I started surfing the net. Coveting--gasp--minivans. Peaking in their windows in parking lots. Comparing them on websites. I even started imagining myself pulling up at a swanky restaurant to meet my friends, and stunning the valet dudes with my ridiculously youthful and non-momtacular appearance. So much that they'd look at me, marvel at my hotness combined with the oxymoron of it all oozing from a --whaaattt???--- minivan, and say, "You have children?"


Yeah.

So there it is. My dirty little secret is out there in the open now. I am seriously digging the minivan these days. And as it turns out, I am not alone. Even the NY Times published a story on minivans being hip--errr, sort of hip, I mean.
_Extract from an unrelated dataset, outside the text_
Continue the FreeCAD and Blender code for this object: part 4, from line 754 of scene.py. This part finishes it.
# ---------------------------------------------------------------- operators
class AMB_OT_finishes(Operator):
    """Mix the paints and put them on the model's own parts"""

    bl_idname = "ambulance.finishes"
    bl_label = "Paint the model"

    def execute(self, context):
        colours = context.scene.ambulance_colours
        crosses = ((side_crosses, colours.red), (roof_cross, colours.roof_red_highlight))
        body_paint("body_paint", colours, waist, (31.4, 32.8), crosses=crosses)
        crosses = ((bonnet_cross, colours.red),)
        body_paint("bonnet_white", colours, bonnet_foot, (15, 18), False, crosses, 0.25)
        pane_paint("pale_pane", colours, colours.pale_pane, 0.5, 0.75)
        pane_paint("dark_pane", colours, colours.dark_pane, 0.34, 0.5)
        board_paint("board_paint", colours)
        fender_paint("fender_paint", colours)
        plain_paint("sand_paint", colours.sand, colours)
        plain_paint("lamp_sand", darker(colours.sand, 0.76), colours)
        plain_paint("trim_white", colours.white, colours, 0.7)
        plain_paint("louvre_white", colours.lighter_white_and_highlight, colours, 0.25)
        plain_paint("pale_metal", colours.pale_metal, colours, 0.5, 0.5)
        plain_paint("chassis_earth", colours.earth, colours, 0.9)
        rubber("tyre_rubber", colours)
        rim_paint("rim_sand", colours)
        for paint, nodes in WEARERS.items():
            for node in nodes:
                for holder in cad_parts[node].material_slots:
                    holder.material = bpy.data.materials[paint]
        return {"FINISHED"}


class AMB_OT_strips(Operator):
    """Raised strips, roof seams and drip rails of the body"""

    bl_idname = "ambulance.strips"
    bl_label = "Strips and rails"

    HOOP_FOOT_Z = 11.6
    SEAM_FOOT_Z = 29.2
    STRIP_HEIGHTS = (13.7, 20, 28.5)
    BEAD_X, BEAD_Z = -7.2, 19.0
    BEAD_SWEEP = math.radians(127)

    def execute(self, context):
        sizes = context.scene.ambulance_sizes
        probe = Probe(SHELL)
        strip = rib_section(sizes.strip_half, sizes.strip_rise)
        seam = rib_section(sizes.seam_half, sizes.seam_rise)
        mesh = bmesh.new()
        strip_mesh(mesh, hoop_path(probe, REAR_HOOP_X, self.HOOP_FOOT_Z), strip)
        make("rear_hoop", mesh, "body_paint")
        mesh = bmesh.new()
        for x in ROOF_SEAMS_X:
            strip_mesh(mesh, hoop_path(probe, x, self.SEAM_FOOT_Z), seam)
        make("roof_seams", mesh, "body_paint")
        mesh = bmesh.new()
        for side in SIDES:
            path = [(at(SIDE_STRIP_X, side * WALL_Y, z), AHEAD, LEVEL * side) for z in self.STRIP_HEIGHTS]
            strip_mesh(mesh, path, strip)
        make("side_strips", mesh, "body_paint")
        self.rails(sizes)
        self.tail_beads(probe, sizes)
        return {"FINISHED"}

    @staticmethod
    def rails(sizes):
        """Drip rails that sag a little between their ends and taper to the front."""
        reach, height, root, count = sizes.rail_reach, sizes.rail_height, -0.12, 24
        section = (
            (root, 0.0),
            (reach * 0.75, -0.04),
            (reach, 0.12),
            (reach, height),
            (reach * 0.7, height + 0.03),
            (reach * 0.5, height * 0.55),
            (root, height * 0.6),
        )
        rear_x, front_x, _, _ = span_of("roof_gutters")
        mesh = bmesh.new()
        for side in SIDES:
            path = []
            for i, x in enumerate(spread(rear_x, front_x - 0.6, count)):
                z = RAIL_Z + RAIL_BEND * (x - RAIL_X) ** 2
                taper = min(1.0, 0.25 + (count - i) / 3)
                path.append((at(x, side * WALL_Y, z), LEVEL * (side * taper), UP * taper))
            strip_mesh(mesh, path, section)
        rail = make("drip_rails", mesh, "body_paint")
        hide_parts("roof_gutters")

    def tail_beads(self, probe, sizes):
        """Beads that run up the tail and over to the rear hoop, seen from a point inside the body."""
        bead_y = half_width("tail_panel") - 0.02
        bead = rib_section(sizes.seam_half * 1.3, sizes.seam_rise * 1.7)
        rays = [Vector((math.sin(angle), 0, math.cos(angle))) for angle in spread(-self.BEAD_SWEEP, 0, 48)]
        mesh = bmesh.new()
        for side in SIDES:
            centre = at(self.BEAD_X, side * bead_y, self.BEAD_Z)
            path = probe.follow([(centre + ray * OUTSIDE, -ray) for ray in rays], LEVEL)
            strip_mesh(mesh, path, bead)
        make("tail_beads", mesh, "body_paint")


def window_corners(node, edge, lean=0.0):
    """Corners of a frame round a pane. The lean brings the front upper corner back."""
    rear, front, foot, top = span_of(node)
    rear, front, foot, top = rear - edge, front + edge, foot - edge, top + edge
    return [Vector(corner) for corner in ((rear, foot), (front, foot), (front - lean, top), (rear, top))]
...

I can't believe this. I have changed my previously firm position on the minivan. And unless one of you can suggest an excellent, roomy, vehicle with a third row, a state-of-the-art media package and ---a non-negotiable must--- the ultra-fabulous automatic sliding doors, a minivan is very likely in my future.

Seriously.

And so. To Lesley M., Stacy H., Erica B., Jada R., Tracey H., and Marra S.--I apologize from the bottom of my heart. For the hairy eyeball that I have given each of you (whether you knew it or not) for the last several years that you have been flippin' switches on those (freakin' awesome) automatic doors. For not wanting to ride anywhere with you. And for--okay, I'll admit it---hating on your mom-mobiles. Now, I get it. I so get it.

I have accepted that far more of my time is spent with my kids in my car than alone. And. The more I think of how proud I am to be my kids' mother, I question my original thought of not wanting to seem mom-ish.

I am mom-ish. And now that I think of it? That's as cool as it gets.

***

Where my mother-fathers at?



What do y'all think? Have I lost it completely? Does this mean my player card is revoked for good?